In approaching the referendum, Harold Wilson had three objectives. One was to hold the Labour Party together. It was with that objective that he conceded the referendum in the first place and subsequently the “agreement to differ” which allowed members of the Cabinet to campaign on different sides. The second was to secure as great an improvement as he could in the terms of the UK’s membership, particularly on those aspects of which the Labour Party had been critical. The third, which was not apparent in the negotiations at the time but of which I am confident in retrospect, was that he always wanted the outcome to be the UK’s continued membership of the EU. David Cameron no doubt has similar objectives, although the balance between them may be different.
On the third objective – the UK’s continuing membership of the European community – Harold Wilson showed his hand much less than David Cameron has done. True, Cameron has said that, until he has completed his negotiations, he rules nothing out. But he has also said that he hopes to achieve a result that will keep the UK as a member. Harold Wilson did not go that far until the very end of his negotiations. In consequence, right up to that moment, the Europhiles and the Eurosceptics in the Cabinet were competing for his support. This made it easier for him to keep both camps toeing the line.
It was in the final stages of the negotiation that I saw what a deft political operator Harold Wilson was. Over the weekend preceding the start of serious negotiations at the Paris European Council in December 1974, Wilson entertained the German chancellor, Helmut Schmidt, at Chequers. On the following Thursday, at the weekly Cabinet, he told his colleagues what his bottom line was to be in Paris and added that, if he could not get these ambitious-sounding concessions, he would recommend a “no” vote in the referendum. Since the Eurosceptics in the Cabinet – principally Michael Foot, Tony Benn and Peter Shore – thought the achievement of these concessions unlikely, they left the Cabinet meeting in a buoyant mood.
On the evening before he flew to Paris for the Council, Harold Wilson had a longstanding engagement to address the London Labour Mayors’ Association. I doubt whether his audience were aware of the part they were playing in his strategy. At any rate, in his speech he put his statement to the Cabinet the other way round – “If I can get these concessions, I will recommend a ‘yes’ vote”. He then flew to Paris.

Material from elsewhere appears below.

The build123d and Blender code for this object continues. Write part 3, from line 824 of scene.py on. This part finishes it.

I was the duty private secretary that weekend. As soon as Messrs Foot, Benn and Shore read the reports of the prime minister’s speech in the press they saw the trap opening before them. He had left for Paris. My telephone started ringing but it was too late for them to talk to the prime minister. In any case, they had to recognise that what Harold Wilson had said to the Labour mayors was simply the corollary of what he had told the Cabinet.
I have no doubt that he had canvassed the support of Helmut Schmidt over the previous weekend. He concluded from his conversations at that meeting that, though it would not be possible to achieve all the changes proposed in the Labour Party’s election manifesto, it would be possible to achieve changes that could be presented as justifying a vote for staying in Europe.

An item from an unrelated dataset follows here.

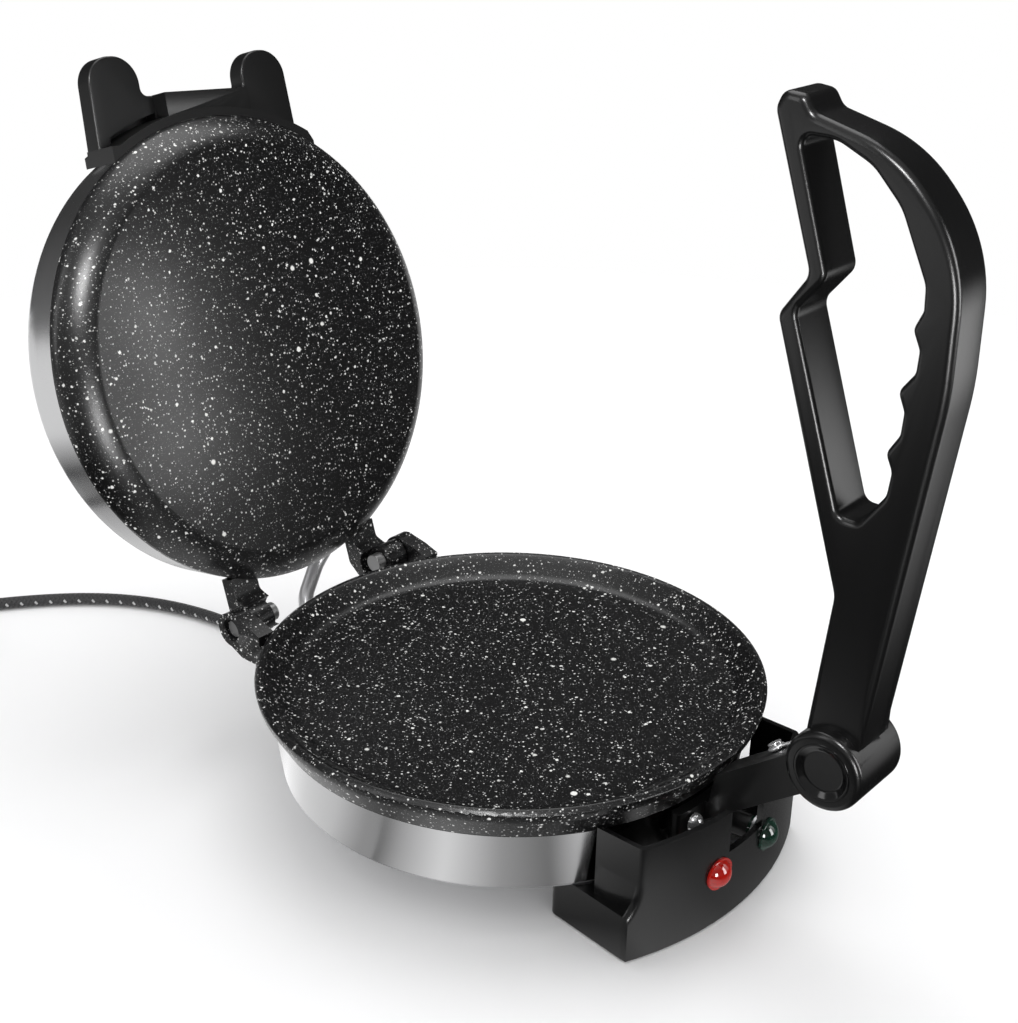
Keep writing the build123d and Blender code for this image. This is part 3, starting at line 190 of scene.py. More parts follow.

The negotiations in Paris took a decisive step forward. The heads of government decided to set up a Regional Fund, of which the UK was to receive a quarter of the proceeds. This was something that Labour MPs had been pressing for. The heads of government also laid the foundation for a “correcting mechanism” in the budget. The formula was a complicated one, based on the national income and growth rate of a member state relative to its EEC budget contribution. This was designed to help the UK.
The negotiations were completed at the next meeting of the European Council in Dublin in March 1975. This concentrated on the details of the budget adjustment system and the tonnages of New Zealand cheese and butter which the UK would be allowed to continue to import. The intricacies of the latter must have caused eyes to glaze over, to the extent that the Belgian prime minister complained about the heads of government being “reduced to the level of auditors in a supermarket chain”. Nevertheless the outcome enabled Harold Wilson to claim a negotiating success and it was no surprise when he announced on his return from Dublin that it allowed his government to recommend continued membership of the EEC. The re-negotiation did not require any amendments to the EEC Treaty.
The Labour Party remained split. The Cabinet were divided between 16 for accepting the revised terms and seven against. In a Commons debate following the Dublin Council, a majority of Labour MPs voted against the government’s decision to recommend continued membership, but the Conservatives (now led by Margaret Thatcher) were almost solid in supporting the terms. So the Commons as a whole endorsed continued membership by a large majority, as did the Lords. Thereafter it was a foregone conclusion that the country would support the government’s recommendation, which they duly did in the referendum on 6 June 1975 by 67% to 33%, on a 65% turnout.
Harold Wilson had achieved his three objectives. The anti-marketeers in the Labour Party accepted the result and the party did not split; the terms of the UK’s membership were improved, although some subsequently claimed that the improvements were largely cosmetic; and the UK remained a member of the EEC. People say that, in his second term as prime minister, Wilson was not the force he had been in his first term, but in this episode he showed his mastery as a political tactician.